With that same mindset I arrived in the mortgage industry in late 05. I had been following the "housing bubble" for quite some time (since late 2001), and the fact that it had not burst yet, made me doubt, but, sticking to fundamentals had been deeply ingrained by then. Applying that traditional logic to the mortgage industry didn't lead me to doubt about its sustainability. Mortgages were originated and then sold off into securities (that had many forms - MBS, CDOs, etc), so as long as the market was willing to invest in these securities, mortgage origination equity would never go bad. The housing bubble did burst (as expected), but, it took with it the whole non-agency mortgage origination industry. Where had I been wrong? Was I fooled for a second time? I was inside and I ended up believing in things in the same way I did in 1999?



Yes and no.

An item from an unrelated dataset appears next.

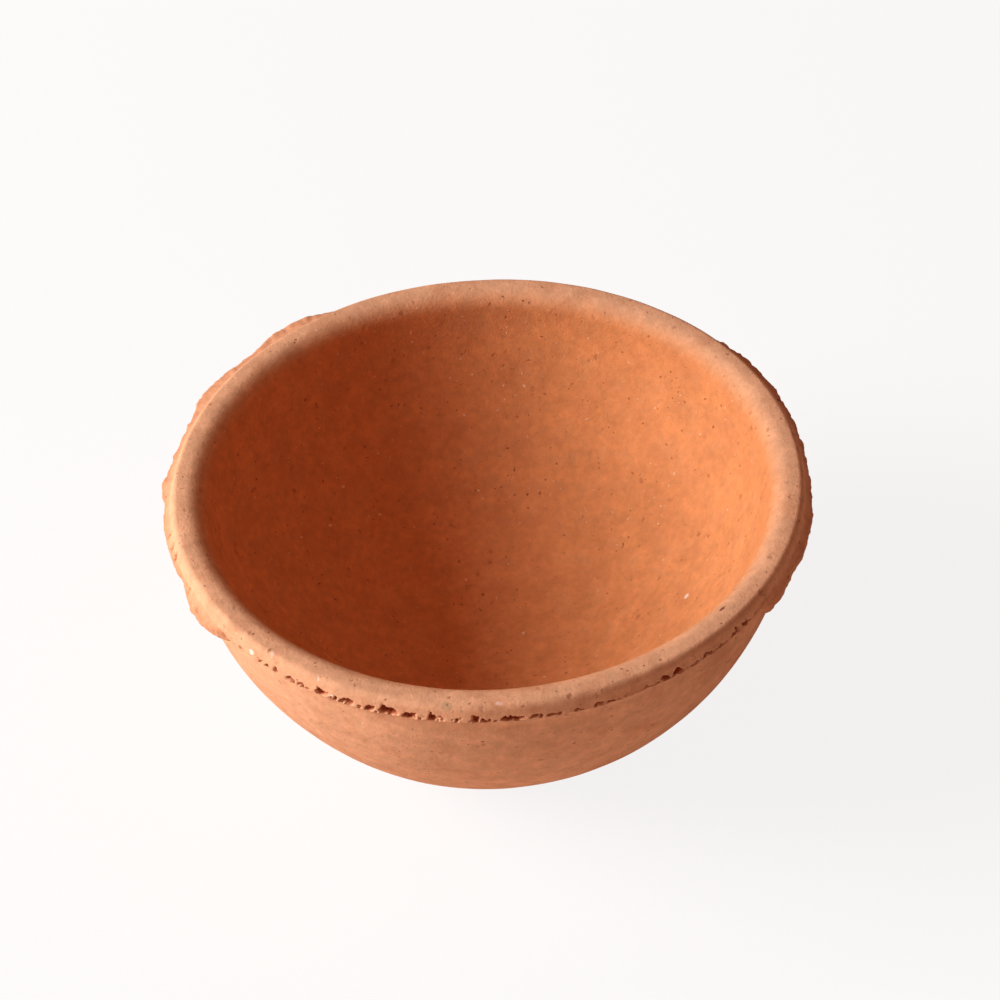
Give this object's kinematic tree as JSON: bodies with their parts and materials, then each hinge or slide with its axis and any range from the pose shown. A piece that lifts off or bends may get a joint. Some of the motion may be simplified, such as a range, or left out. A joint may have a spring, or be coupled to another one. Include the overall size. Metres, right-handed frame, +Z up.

Yes, I could have seen what happened within before, in fact I did see it, but, I wasn't able to understand the ramifications until they really hit the industry.

Here was some of my faulty logic:

Stated Income loans - I knew it was pretty crazy; I questioned why lenders would ask for the income in the first place (if it was a lie anyway), but, I believed that since the market was pricing that risk, it was already being taken into consideration (by means of a higher yield).

I should have asked myself if the market was actually pricing it correctly and if the market actually knew the fundamentals of this type of lending (no and no)

Negative Amortization loans - I fully understood what they were and understood that you needed high FICO scores to get them... should I have asked myself that in a situation where property prices are depreciating, not even high FICO scores would repay those loans.

Fee structures not being transparent to borrowers - instead of taking it as industry practice, should I have asked myself if that was actually right and if things needed to be that way?


The whole market banking on eternal home price appreciation -> pretty foolish, but, we all got carried away.

In hindsight, everything is easy, the hard part is really learning from every single situation.